_Your goal:_ Reproduce, exactly and in full, only the lines below from the one containing "obj.matrix_parent_inverse = Matrix.Identity(4)" through the one containing "return low, high".

_Recorded information:_
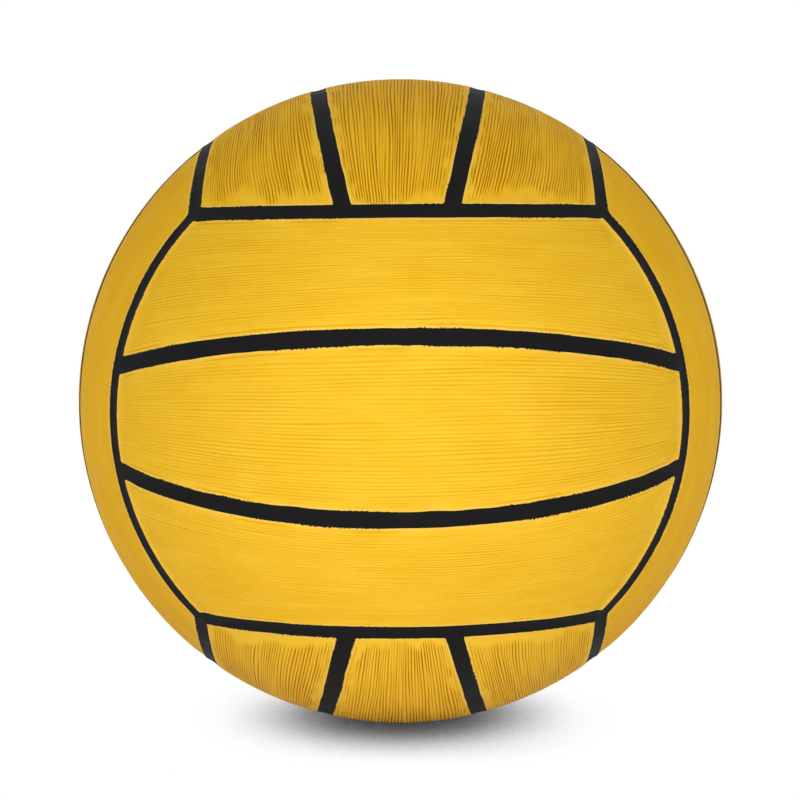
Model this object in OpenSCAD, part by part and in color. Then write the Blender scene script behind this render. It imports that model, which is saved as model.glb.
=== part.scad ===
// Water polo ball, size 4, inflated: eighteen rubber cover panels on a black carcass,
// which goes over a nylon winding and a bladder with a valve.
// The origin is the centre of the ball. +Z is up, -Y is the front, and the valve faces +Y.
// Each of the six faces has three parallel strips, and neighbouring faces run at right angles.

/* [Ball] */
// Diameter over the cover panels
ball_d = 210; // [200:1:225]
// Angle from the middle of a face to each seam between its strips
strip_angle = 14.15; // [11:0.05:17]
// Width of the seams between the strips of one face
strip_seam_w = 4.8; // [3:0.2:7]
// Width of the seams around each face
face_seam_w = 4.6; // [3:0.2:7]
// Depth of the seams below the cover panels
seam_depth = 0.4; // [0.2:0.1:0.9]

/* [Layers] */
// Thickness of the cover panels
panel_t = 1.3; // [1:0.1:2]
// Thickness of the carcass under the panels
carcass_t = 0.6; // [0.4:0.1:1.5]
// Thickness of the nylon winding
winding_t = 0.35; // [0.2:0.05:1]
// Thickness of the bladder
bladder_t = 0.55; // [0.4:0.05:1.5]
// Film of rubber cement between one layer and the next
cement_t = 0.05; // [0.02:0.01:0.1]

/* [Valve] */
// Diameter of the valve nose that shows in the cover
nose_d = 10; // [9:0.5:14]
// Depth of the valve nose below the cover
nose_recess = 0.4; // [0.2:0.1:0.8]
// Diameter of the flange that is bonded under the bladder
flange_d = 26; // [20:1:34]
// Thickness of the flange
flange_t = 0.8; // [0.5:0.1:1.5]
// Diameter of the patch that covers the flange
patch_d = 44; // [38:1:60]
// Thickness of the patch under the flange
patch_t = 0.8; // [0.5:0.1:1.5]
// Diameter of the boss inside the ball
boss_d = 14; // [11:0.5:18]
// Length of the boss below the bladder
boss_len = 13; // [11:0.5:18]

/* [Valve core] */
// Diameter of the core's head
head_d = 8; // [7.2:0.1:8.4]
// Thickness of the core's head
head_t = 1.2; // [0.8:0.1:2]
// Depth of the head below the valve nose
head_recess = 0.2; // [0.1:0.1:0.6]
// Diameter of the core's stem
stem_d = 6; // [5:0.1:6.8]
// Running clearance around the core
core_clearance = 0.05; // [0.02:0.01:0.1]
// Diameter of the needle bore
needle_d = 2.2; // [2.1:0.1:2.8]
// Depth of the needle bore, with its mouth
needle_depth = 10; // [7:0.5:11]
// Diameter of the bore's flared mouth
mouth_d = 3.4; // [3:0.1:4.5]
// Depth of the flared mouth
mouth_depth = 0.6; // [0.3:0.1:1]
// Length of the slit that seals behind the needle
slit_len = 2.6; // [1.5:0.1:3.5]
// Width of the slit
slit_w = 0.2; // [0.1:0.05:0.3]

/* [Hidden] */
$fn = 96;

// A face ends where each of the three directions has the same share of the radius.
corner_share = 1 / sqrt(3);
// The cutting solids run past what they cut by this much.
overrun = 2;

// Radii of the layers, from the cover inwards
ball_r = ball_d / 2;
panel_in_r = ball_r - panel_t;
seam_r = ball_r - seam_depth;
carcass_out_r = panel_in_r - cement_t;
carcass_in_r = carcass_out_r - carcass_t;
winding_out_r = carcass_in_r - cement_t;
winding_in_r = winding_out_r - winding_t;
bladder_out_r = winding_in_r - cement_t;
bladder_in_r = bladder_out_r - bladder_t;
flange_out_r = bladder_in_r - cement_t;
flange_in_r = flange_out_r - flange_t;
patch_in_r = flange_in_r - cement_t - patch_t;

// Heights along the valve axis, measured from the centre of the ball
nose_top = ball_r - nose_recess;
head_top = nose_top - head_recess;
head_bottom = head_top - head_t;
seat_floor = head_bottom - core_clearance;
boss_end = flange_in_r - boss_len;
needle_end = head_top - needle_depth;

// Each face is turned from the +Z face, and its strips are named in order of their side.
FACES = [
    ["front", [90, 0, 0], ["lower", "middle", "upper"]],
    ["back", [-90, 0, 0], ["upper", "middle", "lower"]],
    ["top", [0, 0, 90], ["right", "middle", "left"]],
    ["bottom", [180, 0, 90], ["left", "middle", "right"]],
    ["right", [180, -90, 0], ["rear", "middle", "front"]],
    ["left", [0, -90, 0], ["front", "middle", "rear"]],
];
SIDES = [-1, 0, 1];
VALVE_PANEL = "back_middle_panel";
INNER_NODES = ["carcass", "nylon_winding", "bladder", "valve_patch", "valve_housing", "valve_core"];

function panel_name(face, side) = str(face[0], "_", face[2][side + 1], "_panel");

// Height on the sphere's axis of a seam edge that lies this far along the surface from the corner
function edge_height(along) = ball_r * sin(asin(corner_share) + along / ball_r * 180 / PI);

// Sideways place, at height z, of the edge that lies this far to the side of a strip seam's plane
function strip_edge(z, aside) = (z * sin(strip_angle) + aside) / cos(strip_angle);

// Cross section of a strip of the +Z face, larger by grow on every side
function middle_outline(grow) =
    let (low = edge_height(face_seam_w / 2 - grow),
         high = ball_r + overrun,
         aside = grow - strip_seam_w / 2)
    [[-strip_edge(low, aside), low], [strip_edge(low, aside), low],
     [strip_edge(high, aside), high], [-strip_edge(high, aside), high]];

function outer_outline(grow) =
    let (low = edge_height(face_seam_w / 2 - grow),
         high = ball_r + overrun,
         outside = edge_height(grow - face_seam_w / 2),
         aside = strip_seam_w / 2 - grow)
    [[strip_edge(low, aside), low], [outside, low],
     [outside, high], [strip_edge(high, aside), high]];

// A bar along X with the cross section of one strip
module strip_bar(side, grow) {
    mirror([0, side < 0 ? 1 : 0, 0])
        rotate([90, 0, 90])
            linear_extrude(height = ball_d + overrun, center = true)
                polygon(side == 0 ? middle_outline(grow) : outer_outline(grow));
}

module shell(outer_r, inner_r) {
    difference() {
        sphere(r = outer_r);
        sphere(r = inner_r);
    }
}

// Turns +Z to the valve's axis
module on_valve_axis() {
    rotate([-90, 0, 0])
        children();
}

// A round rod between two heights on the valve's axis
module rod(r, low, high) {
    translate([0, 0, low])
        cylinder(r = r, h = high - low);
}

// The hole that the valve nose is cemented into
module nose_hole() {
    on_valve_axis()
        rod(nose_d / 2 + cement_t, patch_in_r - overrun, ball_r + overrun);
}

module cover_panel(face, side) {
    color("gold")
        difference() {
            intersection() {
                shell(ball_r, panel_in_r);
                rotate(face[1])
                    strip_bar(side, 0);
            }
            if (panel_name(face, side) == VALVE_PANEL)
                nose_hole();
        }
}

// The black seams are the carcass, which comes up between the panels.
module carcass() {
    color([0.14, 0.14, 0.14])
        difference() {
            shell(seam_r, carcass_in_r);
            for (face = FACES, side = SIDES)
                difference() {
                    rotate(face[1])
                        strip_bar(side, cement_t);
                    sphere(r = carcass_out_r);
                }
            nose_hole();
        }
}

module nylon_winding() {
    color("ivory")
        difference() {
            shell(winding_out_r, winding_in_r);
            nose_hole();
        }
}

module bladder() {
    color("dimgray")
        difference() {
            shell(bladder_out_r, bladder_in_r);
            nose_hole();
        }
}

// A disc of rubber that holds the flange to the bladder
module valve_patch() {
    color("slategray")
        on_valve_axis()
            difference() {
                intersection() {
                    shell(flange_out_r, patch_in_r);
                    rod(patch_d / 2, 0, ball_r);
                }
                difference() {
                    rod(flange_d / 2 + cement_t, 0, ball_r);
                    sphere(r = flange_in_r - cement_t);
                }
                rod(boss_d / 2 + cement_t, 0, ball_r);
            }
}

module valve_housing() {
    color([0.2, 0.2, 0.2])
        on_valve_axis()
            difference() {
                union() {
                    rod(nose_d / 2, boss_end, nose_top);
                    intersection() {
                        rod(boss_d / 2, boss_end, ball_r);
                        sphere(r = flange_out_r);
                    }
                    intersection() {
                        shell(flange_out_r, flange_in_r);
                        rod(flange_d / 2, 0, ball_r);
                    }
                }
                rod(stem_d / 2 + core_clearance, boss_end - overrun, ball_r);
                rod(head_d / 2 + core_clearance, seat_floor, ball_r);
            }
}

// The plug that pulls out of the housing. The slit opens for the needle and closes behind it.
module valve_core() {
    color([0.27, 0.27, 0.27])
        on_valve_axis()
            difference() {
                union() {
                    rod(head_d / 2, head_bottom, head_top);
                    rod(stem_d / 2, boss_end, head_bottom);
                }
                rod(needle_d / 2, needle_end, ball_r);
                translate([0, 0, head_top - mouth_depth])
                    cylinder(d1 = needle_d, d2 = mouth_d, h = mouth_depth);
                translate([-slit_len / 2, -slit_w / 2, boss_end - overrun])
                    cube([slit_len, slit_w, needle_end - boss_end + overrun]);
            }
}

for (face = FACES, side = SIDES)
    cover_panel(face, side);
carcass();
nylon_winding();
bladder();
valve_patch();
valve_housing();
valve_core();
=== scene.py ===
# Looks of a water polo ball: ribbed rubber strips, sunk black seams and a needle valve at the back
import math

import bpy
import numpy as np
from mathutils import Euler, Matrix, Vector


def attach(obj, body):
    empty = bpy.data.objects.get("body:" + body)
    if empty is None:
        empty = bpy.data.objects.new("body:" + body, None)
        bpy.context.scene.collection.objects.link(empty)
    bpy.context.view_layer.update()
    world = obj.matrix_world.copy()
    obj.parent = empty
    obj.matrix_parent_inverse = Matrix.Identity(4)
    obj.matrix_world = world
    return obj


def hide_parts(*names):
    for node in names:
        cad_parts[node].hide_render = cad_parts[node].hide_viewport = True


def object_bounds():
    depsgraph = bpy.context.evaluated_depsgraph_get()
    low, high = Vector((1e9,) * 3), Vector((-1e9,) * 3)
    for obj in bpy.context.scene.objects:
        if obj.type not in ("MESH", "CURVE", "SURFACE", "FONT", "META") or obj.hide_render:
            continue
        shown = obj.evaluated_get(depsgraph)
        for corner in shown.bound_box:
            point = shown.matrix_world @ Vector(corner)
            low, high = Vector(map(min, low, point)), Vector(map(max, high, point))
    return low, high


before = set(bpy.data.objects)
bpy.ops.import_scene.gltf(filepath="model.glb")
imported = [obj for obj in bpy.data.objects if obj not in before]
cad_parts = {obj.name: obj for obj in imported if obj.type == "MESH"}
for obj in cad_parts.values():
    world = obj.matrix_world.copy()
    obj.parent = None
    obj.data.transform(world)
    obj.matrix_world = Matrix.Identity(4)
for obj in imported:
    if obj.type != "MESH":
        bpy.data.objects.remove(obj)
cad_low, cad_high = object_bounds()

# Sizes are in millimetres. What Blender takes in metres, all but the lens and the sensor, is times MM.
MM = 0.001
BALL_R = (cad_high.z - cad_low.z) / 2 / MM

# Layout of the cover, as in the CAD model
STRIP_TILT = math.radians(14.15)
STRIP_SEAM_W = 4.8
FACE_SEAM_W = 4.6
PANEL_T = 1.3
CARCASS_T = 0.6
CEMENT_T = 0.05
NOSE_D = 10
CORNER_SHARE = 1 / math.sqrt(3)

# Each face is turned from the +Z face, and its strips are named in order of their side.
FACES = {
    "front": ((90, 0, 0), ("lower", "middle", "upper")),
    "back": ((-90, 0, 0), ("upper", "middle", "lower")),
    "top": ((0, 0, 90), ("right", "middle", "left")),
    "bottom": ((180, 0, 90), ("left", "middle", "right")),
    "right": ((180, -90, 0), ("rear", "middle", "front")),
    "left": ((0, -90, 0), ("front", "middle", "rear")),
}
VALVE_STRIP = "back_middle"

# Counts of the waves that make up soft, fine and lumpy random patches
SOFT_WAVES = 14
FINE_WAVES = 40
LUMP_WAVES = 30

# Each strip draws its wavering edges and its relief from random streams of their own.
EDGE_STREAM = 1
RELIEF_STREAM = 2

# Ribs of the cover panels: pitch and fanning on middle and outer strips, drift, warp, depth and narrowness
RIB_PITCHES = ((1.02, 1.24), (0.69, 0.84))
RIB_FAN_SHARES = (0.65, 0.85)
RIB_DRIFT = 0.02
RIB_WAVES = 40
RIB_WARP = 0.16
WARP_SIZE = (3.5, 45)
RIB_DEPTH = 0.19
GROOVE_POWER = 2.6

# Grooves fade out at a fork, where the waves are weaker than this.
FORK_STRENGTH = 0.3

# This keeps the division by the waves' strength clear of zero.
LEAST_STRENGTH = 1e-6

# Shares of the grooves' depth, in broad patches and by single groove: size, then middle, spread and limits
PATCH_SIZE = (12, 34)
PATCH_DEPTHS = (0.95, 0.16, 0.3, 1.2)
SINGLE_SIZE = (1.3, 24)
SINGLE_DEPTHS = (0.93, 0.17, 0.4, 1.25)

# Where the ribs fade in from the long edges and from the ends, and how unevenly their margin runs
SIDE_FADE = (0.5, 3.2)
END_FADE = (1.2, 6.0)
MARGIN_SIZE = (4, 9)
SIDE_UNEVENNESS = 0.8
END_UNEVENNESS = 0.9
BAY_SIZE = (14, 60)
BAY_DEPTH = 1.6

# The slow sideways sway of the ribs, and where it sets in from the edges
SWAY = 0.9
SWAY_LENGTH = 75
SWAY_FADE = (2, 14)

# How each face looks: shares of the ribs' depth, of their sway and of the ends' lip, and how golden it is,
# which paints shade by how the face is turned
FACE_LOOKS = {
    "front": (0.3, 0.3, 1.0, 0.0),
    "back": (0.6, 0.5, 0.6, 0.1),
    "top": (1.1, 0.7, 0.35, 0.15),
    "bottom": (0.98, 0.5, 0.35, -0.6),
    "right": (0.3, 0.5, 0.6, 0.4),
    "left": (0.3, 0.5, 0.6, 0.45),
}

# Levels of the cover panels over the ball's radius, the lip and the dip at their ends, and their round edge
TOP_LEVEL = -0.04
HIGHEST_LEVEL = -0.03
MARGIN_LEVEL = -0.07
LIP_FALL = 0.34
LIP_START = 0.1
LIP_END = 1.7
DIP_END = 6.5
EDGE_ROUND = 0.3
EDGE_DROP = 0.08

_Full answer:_
    obj.matrix_parent_inverse = Matrix.Identity(4)
    obj.matrix_world = world
    return obj


def hide_parts(*names):
    for node in names:
        cad_parts[node].hide_render = cad_parts[node].hide_viewport = True


def object_bounds():
    depsgraph = bpy.context.evaluated_depsgraph_get()
    low, high = Vector((1e9,) * 3), Vector((-1e9,) * 3)
    for obj in bpy.context.scene.objects:
        if obj.type not in ("MESH", "CURVE", "SURFACE", "FONT", "META") or obj.hide_render:
            continue
        shown = obj.evaluated_get(depsgraph)
        for corner in shown.bound_box:
            point = shown.matrix_world @ Vector(corner)
            low, high = Vector(map(min, low, point)), Vector(map(max, high, point))
    return low, high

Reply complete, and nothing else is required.